→ **INFORMATION PROVIDED**
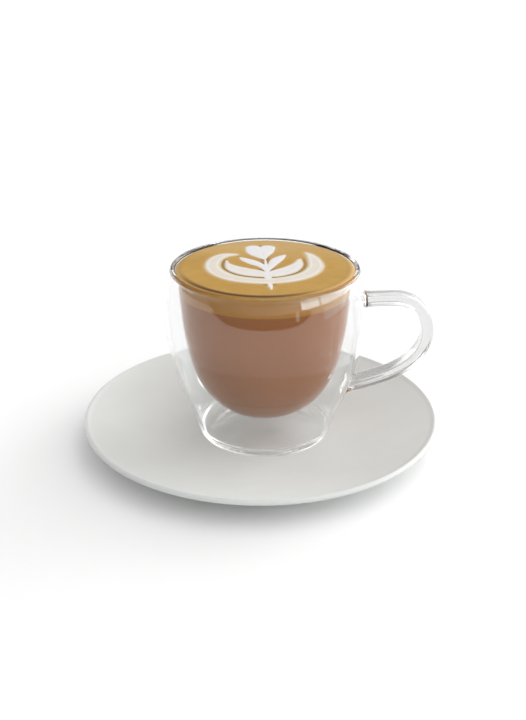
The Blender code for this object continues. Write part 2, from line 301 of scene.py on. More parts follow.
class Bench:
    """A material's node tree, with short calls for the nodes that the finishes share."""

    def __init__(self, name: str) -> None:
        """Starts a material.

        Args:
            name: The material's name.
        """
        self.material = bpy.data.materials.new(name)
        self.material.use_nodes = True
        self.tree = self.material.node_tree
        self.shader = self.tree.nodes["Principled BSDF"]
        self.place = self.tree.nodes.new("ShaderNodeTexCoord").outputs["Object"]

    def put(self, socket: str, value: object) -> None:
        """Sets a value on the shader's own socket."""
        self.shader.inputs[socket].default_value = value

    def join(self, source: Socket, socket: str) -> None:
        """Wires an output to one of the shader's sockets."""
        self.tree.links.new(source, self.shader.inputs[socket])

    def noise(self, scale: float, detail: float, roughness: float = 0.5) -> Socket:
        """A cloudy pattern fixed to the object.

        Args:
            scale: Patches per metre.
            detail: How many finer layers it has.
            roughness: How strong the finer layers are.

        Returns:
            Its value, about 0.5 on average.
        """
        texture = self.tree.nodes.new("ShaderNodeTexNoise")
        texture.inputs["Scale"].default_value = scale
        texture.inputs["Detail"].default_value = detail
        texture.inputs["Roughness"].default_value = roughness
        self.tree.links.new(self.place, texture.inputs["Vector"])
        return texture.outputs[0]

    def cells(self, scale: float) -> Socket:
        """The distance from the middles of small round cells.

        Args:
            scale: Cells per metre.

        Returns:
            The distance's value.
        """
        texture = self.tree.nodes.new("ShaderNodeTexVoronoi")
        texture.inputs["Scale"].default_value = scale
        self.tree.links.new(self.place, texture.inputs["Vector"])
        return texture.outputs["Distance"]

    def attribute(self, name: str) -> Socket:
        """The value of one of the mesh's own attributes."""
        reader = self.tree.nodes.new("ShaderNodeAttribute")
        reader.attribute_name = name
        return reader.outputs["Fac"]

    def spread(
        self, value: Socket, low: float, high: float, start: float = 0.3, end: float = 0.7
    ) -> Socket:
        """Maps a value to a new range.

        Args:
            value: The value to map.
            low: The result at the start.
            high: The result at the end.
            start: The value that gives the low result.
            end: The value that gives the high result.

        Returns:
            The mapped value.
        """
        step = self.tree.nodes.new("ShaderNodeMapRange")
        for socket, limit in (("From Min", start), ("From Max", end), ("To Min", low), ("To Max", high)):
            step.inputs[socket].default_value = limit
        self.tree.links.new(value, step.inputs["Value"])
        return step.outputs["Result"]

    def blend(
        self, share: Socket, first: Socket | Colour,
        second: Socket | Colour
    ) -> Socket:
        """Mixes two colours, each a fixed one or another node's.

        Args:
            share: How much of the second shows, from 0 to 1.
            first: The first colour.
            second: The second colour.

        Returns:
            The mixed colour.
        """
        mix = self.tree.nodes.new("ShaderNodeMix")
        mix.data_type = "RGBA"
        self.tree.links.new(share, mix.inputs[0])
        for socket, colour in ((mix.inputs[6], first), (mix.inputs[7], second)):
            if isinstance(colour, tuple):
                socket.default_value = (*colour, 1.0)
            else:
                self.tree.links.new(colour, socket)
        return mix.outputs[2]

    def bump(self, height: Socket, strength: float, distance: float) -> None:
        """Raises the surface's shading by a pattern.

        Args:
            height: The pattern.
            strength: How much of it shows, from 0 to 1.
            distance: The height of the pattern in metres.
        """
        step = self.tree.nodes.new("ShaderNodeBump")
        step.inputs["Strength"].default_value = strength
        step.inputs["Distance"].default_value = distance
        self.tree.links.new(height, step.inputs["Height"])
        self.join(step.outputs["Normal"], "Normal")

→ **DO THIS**
Repeat exactly, please, each line from the beginning of the data through the line with "scale: Cells per metre." in it, and only those lines.

→ **FINAL ANSWER**
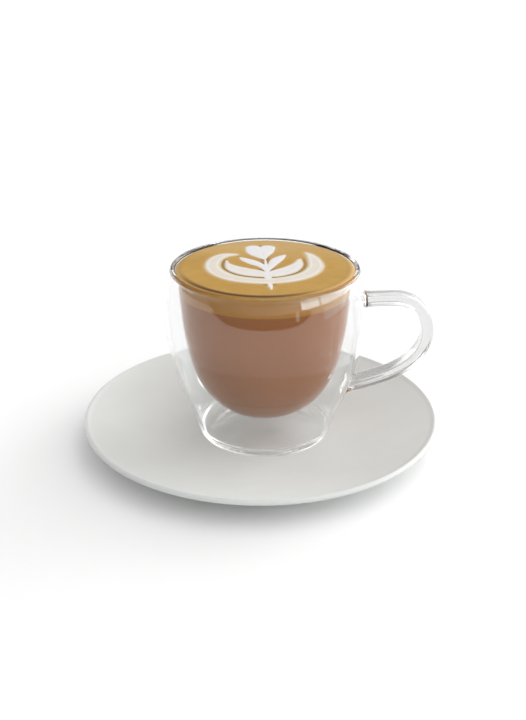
The Blender code for this object continues. Write part 2, from line 301 of scene.py on. More parts follow.
class Bench:
    """A material's node tree, with short calls for the nodes that the finishes share."""

    def __init__(self, name: str) -> None:
        """Starts a material.

        Args:
            name: The material's name.
        """
        self.material = bpy.data.materials.new(name)
        self.material.use_nodes = True
        self.tree = self.material.node_tree
        self.shader = self.tree.nodes["Principled BSDF"]
        self.place = self.tree.nodes.new("ShaderNodeTexCoord").outputs["Object"]

    def put(self, socket: str, value: object) -> None:
        """Sets a value on the shader's own socket."""
        self.shader.inputs[socket].default_value = value

    def join(self, source: Socket, socket: str) -> None:
        """Wires an output to one of the shader's sockets."""
        self.tree.links.new(source, self.shader.inputs[socket])

    def noise(self, scale: float, detail: float, roughness: float = 0.5) -> Socket:
        """A cloudy pattern fixed to the object.

        Args:
            scale: Patches per metre.
            detail: How many finer layers it has.
            roughness: How strong the finer layers are.

        Returns:
            Its value, about 0.5 on average.
        """
        texture = self.tree.nodes.new("ShaderNodeTexNoise")
        texture.inputs["Scale"].default_value = scale
        texture.inputs["Detail"].default_value = detail
        texture.inputs["Roughness"].default_value = roughness
        self.tree.links.new(self.place, texture.inputs["Vector"])
        return texture.outputs[0]

    def cells(self, scale: float) -> Socket:
        """The distance from the middles of small round cells.

        Args:
            scale: Cells per metre.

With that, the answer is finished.